La primera decisión que tuvo que tomar el Gobierno, en 1898, fue si enviaba o no la escuadra a las Antillas. El comandante general de la flota –almirante Pascual Cervera– sostuvo, en contra de la opinión del ministro de Marina, que dado “el deplorable estado material de nuestra Marina, España afrontaría en catastróficas condiciones una guerra con Estados Unidos”; y añadió, en carta a su primo Juan Spottorno, que habida cuenta de que “decir esto públicamente sería hoy un crimen, me callo y voy resignado a afrontar las pruebas a que Dios sea servido someterme”. El 7 de abril Cervera recibió la orden de salir al día siguiente, lo que así hizo. El 21, desde Cabo Verde, remitió al ministro este telegrama: “Mientras más medito, más es mi convicción que continuar viaje sería desastroso. Los comandantes de los buques tienen igual opinión y algunos más enérgica que yo”. De nada sirvió. Y, al amanecer del 19 de mayo, tras superar las innumerables dificultades que surgieron durante el viaje y realizar –según Pablo de Azcárate– “la verdadera proeza de burlar la vigilancia de las poderosas fuerzas navales de Estados Unidos”, la escuadra española entró en la bahía de Santiago. El almirante Cervera se ratificó allí en su actitud contraria a la salida de la escuadra. Por el contrario, el general Blanco –al mando supremo de todas las fuerzas de mar y tierra en Cuba– era decidido partidario de que la escuadra saliese, a fin de evitar que se encontrara en el puerto cuando se produjera la ya inminente rendición de la plaza de Santiago a los norteamericanos, y que fuera necesario hundir los barcos para evitar su caída en manos enemigas. En franco contraste con la decisión del general Blanco, el almirante Cervera escribió al general Linares, en carta del 25 de junio: “Hoy, como antes, considero la escuadra perdida, y el dilema es: perderla destruyéndola, si Santiago no resiste, o perderla sacrificando a la vanidad la mayor parte de mi gente. (…) Al general Blanco incumbe decidir si debo ir al suicidio arrastrando conmigo estos dos mil hijos de España”.

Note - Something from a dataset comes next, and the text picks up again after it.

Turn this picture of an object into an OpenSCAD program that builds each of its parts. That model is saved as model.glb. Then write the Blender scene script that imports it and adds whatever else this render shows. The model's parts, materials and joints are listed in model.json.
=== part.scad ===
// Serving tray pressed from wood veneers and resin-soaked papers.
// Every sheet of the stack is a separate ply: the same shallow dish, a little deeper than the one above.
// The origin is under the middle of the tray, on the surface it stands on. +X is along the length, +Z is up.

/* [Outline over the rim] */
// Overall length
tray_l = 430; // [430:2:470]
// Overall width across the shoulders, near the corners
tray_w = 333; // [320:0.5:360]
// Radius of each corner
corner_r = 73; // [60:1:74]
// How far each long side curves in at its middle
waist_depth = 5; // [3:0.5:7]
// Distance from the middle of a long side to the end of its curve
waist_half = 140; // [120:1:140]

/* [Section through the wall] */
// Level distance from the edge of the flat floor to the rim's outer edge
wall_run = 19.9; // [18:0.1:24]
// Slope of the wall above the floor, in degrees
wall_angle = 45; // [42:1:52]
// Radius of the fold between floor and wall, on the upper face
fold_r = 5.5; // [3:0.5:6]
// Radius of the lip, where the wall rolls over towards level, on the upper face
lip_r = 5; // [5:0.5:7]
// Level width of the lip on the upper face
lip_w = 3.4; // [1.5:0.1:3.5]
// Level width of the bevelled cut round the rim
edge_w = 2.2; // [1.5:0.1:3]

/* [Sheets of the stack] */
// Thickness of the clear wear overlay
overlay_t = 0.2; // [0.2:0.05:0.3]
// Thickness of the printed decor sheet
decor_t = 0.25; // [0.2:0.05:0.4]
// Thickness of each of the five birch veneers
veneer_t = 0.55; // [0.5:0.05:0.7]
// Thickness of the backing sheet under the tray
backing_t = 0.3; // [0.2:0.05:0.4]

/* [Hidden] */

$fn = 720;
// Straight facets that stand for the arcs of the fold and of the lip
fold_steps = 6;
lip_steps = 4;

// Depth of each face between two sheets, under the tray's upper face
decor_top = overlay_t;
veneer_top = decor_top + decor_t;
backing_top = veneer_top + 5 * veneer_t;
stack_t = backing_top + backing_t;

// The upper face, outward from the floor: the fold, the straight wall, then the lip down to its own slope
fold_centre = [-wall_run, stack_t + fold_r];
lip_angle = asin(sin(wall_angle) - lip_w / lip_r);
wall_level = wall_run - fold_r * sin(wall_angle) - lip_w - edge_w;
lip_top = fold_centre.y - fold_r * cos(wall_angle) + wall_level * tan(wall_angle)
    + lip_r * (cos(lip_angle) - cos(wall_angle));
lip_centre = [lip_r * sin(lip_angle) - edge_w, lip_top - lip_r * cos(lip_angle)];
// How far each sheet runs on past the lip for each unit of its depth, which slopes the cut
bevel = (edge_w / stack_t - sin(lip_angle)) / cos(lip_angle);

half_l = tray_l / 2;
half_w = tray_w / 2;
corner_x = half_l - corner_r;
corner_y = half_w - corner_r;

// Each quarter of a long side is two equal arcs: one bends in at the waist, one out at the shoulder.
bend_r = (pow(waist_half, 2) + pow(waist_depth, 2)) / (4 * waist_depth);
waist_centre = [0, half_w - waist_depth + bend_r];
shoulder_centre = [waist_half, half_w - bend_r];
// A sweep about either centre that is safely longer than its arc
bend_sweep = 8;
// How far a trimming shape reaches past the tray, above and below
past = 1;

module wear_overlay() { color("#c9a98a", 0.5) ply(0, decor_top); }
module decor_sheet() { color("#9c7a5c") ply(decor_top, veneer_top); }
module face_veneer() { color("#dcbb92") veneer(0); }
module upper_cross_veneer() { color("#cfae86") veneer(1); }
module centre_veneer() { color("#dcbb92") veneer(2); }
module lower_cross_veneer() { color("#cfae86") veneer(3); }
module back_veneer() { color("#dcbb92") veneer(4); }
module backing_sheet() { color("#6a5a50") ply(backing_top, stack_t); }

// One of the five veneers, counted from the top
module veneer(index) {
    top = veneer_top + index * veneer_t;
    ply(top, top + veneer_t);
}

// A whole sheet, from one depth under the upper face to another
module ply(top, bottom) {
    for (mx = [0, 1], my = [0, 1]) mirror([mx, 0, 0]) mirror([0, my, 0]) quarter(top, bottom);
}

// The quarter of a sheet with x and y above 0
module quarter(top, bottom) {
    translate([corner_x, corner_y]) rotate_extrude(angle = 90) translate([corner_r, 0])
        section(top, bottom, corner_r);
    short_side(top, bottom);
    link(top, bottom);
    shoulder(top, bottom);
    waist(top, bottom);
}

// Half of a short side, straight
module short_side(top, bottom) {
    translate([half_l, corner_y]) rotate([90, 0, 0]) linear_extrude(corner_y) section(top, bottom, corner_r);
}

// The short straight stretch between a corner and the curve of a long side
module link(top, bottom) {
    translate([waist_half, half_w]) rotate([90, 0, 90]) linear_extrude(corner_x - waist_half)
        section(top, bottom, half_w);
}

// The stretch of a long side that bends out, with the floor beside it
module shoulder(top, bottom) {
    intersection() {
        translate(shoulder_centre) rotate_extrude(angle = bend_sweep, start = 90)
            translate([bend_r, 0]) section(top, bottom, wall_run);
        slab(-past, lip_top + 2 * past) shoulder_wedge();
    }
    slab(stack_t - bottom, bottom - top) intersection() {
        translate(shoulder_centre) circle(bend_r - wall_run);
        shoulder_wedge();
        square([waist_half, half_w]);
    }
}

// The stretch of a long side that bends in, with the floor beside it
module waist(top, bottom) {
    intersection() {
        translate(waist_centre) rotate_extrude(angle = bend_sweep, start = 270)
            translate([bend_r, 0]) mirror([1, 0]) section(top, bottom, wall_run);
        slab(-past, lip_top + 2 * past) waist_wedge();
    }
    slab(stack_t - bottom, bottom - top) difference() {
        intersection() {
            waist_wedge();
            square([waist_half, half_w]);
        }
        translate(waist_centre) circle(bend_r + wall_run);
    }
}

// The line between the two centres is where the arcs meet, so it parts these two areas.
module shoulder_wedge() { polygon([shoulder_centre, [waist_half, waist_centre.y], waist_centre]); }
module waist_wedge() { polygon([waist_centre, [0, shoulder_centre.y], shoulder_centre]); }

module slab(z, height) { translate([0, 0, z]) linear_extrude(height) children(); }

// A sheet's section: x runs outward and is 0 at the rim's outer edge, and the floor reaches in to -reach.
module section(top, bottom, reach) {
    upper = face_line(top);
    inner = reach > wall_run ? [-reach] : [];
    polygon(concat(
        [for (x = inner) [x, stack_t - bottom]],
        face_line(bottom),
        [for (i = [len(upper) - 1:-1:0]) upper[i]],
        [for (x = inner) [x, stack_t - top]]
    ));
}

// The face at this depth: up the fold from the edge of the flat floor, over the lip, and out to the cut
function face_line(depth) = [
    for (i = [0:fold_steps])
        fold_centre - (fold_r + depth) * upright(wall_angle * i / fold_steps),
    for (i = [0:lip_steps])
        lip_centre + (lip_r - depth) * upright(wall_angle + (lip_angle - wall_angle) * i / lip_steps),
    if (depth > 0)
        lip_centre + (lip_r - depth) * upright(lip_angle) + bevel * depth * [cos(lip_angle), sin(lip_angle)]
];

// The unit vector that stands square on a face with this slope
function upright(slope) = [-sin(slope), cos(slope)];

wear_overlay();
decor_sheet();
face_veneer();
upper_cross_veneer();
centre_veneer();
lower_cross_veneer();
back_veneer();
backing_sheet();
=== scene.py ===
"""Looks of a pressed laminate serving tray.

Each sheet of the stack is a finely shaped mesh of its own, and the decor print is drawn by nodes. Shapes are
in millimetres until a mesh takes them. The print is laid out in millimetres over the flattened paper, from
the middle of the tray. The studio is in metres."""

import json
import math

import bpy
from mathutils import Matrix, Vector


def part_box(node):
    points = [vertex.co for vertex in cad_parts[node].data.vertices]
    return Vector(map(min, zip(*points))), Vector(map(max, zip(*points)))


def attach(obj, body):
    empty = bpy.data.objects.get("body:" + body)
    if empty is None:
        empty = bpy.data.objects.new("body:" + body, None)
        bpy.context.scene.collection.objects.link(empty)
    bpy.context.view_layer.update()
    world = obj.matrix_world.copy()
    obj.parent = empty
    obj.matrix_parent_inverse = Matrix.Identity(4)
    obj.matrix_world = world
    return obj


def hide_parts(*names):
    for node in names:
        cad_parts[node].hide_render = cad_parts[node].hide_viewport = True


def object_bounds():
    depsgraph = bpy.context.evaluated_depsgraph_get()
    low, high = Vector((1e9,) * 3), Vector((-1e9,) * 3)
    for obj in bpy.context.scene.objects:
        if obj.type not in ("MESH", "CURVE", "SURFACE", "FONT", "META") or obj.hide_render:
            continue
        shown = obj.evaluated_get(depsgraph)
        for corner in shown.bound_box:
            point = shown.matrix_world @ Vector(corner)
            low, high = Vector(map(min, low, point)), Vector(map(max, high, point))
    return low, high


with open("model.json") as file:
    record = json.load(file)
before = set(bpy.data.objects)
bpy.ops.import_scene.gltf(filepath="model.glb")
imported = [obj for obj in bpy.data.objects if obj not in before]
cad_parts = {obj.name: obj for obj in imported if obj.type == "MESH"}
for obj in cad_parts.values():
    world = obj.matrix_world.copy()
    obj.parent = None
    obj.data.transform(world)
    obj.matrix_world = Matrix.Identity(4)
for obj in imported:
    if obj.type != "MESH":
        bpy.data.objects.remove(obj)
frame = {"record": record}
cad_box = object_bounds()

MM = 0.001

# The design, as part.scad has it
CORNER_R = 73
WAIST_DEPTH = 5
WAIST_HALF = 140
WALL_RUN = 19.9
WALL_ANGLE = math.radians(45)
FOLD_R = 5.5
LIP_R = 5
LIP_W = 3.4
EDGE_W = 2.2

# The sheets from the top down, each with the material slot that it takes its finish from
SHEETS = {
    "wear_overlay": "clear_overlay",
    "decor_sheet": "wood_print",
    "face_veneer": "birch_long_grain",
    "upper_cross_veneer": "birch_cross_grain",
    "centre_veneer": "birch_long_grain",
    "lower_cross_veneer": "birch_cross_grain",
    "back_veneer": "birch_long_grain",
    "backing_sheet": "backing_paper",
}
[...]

El 30 de junio, la situación se hizo insostenible y en un telegrama remitido el 1 de julio, el general Blanco ordenó la salida “inmediata” de la escuadra, tras haber esta reembarcado a sus dotaciones que estaban en tierra participando en la defensa de Santiago. El almirante Cervera reunió a sus comandantes y les dijo: “El momento de la discusión ha pasado; sólo nos queda obedecer”. A las nueve de la mañana del día 3 de julio, la escuadra, siguiendo al crucero Infanta María Teresa, que enarbolaba la insignia del almirante, enfilaba el estrecho canal que, entre el Morro y la Socapa, comunica la bahía de Santiago con el mar libre. Cuatro horas más tarde, todos los barcos habían sido incendiados por los cañones norteamericanos, hundidos o embarrancados por sus comandantes. Todo ­había terminado.

Ciento veinte años después, han quitado el nombre del almirante Cervera a una calle barcelonesa. Han dicho que porque era “un facha”. No es así. Lo han quitado porque era el nombre de un marino español. Sólo era un marino español. Y, como tal, no tiene sitio en la Barcelona de unos ni en la Catalunya de otros. Es lo que hay. Estos son los hechos y como hechos hay que tomarlos. Sin una mala palabra, sin un mal gesto, sin una mala actitud. Con fría percepción, con firme discernimiento, con prudente designio, con serena determinación.